VDB result filtering

When a user queries a vector database:

  1. Permission check: DataRobot checks the user's permissions for each file referenced in the VDB chunks
  2. Filtering: Only chunks from files the user has permission to access are included in the results
  3. Authorization: The system uses the stored ACL information combined with the user's external principal mapping to determine access

Access control behavior

User access levels

ACL hydration respects the original source system permissions:

Access level Behavior
Full access Users with full access to a file in the source system can see all VDB chunks from that file.
Restricted access Users with restricted access see only the chunks they're authorized for based on source system permissions
No access Users without access to a file in the source system cannot see any VDB chunks from that file, even if they have access to the catalog item in DataRobot

File access scenarios

The following scenarios illustrate how ACL hydration works in practice:

Scenario 1: User who ingested files

  • A user who ingests files from Google Drive has access to all files they ingested
  • This user can see all VDB chunks from those files in query results

Scenario 2: User with restricted access

  • A user who is a member of a specific group (e.g., "connectivity group") has access only to files shared with that group
  • This user can see VDB chunks only from files they have permission to access in the source system
  • Files in folders they don't have access to are filtered out

Scenario 3: Public files

  • Files marked as public or with "connectivity access" are accessible to all users
  • All users can see VDB chunks from these public files

Considerations

  • ACL hydration is not automatically applied to existing VDBs.
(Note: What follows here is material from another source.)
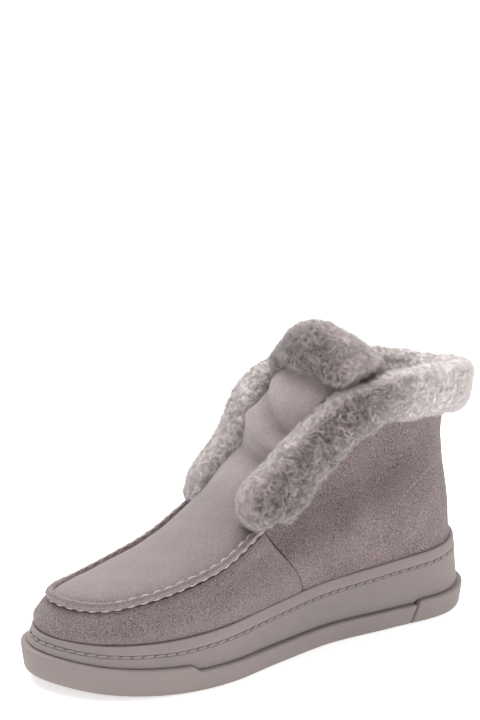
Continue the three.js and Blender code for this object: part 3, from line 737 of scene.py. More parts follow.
def cutAtSplit(mesh, side):
    # keeps the heel part (side 1) or the rest (side -1) and closes the cut
    solidMesh = bmesh.new()
    solidMesh.from_mesh(mesh)
    lean = math.atan(sole["splitSlant"])
    normal = Vector((0, math.cos(lean), -math.sin(lean)))
    place = Vector((0, sole["heelSplit"], 0)) + side * normal * sole["splitGap"] / 2
    everything = solidMesh.verts[:] + solidMesh.edges[:] + solidMesh.faces[:]
    bmesh.ops.bisect_plane(
        solidMesh, geom=everything, dist=1e-7, plane_co=place * mm, plane_no=-side * normal,
        clear_outer=True)
    openEdges = [line for line in solidMesh.edges if line.is_boundary]
    bmesh.ops.triangle_fill(solidMesh, edges=openEdges, use_beauty=True)
    bmesh.ops.recalc_face_normals(solidMesh, faces=solidMesh.faces)
    solidMesh.to_mesh(mesh)
    solidMesh.free()
    return mesh


def channelHeight(y):
    return lipHeight(y) - min(7, 0.5 * (lipHeight(y) - seatBand(y)))


def wallInset(y, z):
    # how far the cup's wall stands in at a height
    band, lip = seatBand(y) + 1.2, lipHeight(y)
    if z < lip - 3.4:
        return mix(2.6, 4.8, (z - band) / max(lip - 3.4 - band, 0.1))
    return mix(4.8, 5.2, min((z - lip + 3.4) / 2.6, 1))


def midsoleMesh():
    rings = [
        soleRing(5.5, lambda y: seatCore(y) + 0.4), soleRing(5.5, lambda y: seatBand(y) + 0.02),
        soleRing(3.0, lambda y: seatBand(y) + 0.02), soleRing(2.7, lambda y: seatBand(y) + 0.35),
        soleRing(2.6, lambda y: seatBand(y) + 1.2),
    ]
    half, depth = sole["channelHalf"], sole["channelDepth"]

    def wallRing(height, hollow=0.0):
        rings.append(soleRing(lambda y: wallInset(y, height(y)) + hollow, height))
    for share in (0.25, 0.5, 0.75, 0.95):
        wallRing(lambda y, share=share: mix(seatBand(y) + 1.2, channelHeight(y) - half, share))
    for offset, hollow in ((-1, 0), (-0.82, 0.12), (-0.6, 0.8), (0, 1), (0.6, 0.8), (0.82, 0.12), (1, 0)):
        wallRing(lambda y, offset=offset: channelHeight(y) + offset * half, hollow * depth)
    for share in (0.35, 0.7):
        wallRing(lambda y, share=share: mix(channelHeight(y) + half, lipHeight(y) - 0.8, share))
    rings += [
        soleRing(5.2, lambda y: lipHeight(y) - 0.8), soleRing(5.45, lambda y: lipHeight(y) - 0.2),
        soleRing(6.0, lipHeight), soleRing(7.3, lambda y: lipHeight(y) - 0.15),
        soleRing(7.7, lambda y: lipHeight(y) - 0.6), soleRing(7.7, lambda y: lipHeight(y) - 10.9),
    ]
    return loftRings("midsole", rings)


forepart = cutAtSplit(outsoleMesh("forepart", foreBand, lambda y: sole["cores"][0] + toeRise(y)), -1)
finishPiece("outsoleForepart", forepart, soleRubber, "root", ["outsole_forepart"])
heelPiece = cutAtSplit(outsoleMesh("heelPiece", lambda y: sole["bands"][2], lambda y: sole["cores"][1]), 1)
finishPiece("outsoleHeel", heelPiece, soleRubber, "root", ["outsole_heel"])
finishPiece("cupSole", midsoleMesh(), cupRubber, "root", ["midsole"])


def soleStitches():
    path, outwards = [], []
    for at, out in outlinePoints:
        height = channelHeight(at.y)
        point = at - out * (wallInset(at.y, height) + 0.3)
        path.append(Vector((point.x, point.y, height)) * mm)
        outwards.append(Vector((out.x, out.y, 0.08)).normalized())
    length = sum((b - a).length for a, b in zip(path, path[1:] + path[:1]))
    count = round(length / (sole["stitchPitch"] * mm))
    leaf = leafStitch(*(size * mm for size in sole["leaf"]), sole["leafSlant"])
    row = stitchRow(path, outwards, count, leaf, soleThreadMaterial, 0.05, 0.04, 7, True)
    return finishPiece("soleStitches", row, soleThreadMaterial, "root", ["sole_stitch"])


soleStitches()
print("sole made")


# ---- what lies inside, seen only when the boot is opened up ----

for nodeName, finish in (
    ("shank", steel), ("bottom_filler", corkMaterial), ("insole_board", boardMaterial),
    ("toe_puff", stiffMaterial), ("heel_counter", stiffMaterial),
):
    nodes[nodeName].data.materials.clear()
    nodes[nodeName].data.materials.append(finish)


# ---- moccasin seam ----

seam = {
    "outerOffset": (2.9, 1.2),     # where the CAD rows lie from the seam: across, up
    "innerOffset": (-4.9, 1.9),
    "stations": 420,
    "pitch": 6.6,
    "lift": 0.4,
    "sideWidth": 0.76,        # of the width at the toe
    "profile": [
        (-2.8, -1.4), (-3.3, -0.2), (-3.5, 0.8), (-3.2, 1.6), (-2.5, 2.15), (-2.0, 2.2), (-1.7, 1.85),
        (-1.4, 2.2), (-1.0, 2.35), (-0.7, 1.95), (-0.4, 2.35), (0.1, 2.2), (0.65, 1.7), (0.9, 0.9),
        (0.85, 0.0), (0.7, -1.0), (0.2, -2.6)],
    "scallop": 0.75,               # how much the inner edge swells between stitches
    "dash": (5.5, 0.8, 0.1, 0.9),        # length, width, arch, dip at the ends
    "loop": (5.6, 0.85, 0.4, 0.8),
}


def seamFrames():
    outer = rowCentres("moc_stitch_outer")
    inner = rowCentres("moc_stitch_inner")
    # both rows start at the outer side's throat end
    startOuter = max(outer, key=lambda p: p.y + 0.4 * p.x)
    startInner = max(inner, key=lambda p: p.y + 0.4 * p.x)
    outerPath, _ = alongPath(chained(outer, startOuter), seam["stations"])
    innerPath, _ = alongPath(chained(inner, startInner), seam["stations"])
    frames = []
    (outerAcross, outerUp), (innerAcross, innerUp) = seam["outerOffset"], seam["innerOffset"]
    lean = math.atan2(innerUp - outerUp, outerAcross - innerAcross)
    for i, (o, n) in enumerate(zip(outerPath, innerPath)):
        before, after = max(i - 3, 0), min(i + 3, len(outerPath) - 1)
        along = (outerPath[after] + innerPath[after] - outerPath[before] - innerPath[before]).normalized()
        straight = (o - n)
        straight = (straight - along * straight.dot(along)).normalized()
        up = along.cross(straight)
        if up.z < 0:
            up.negate()
        across = straight * math.cos(lean) + up * math.sin(lean)
        square = up * math.cos(lean) - straight * math.sin(lean)
        middle = o - across * outerAcross * mm - square * outerUp * mm
        frames.append((middle, along, across, square))
    return frames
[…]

Only newly created VDBs with files from supported sources will have ACL enforcement

Troubleshooting

Issue Solution
ACL updates are taking too long Check the status of ACL service. DataRobot does not support personal Google Drive drives in the initial release.
New users cannot access files they should have permission for Wait for the automatic async job to complete. New users may experience an up to 1 hour delay before ACLs are fully applied.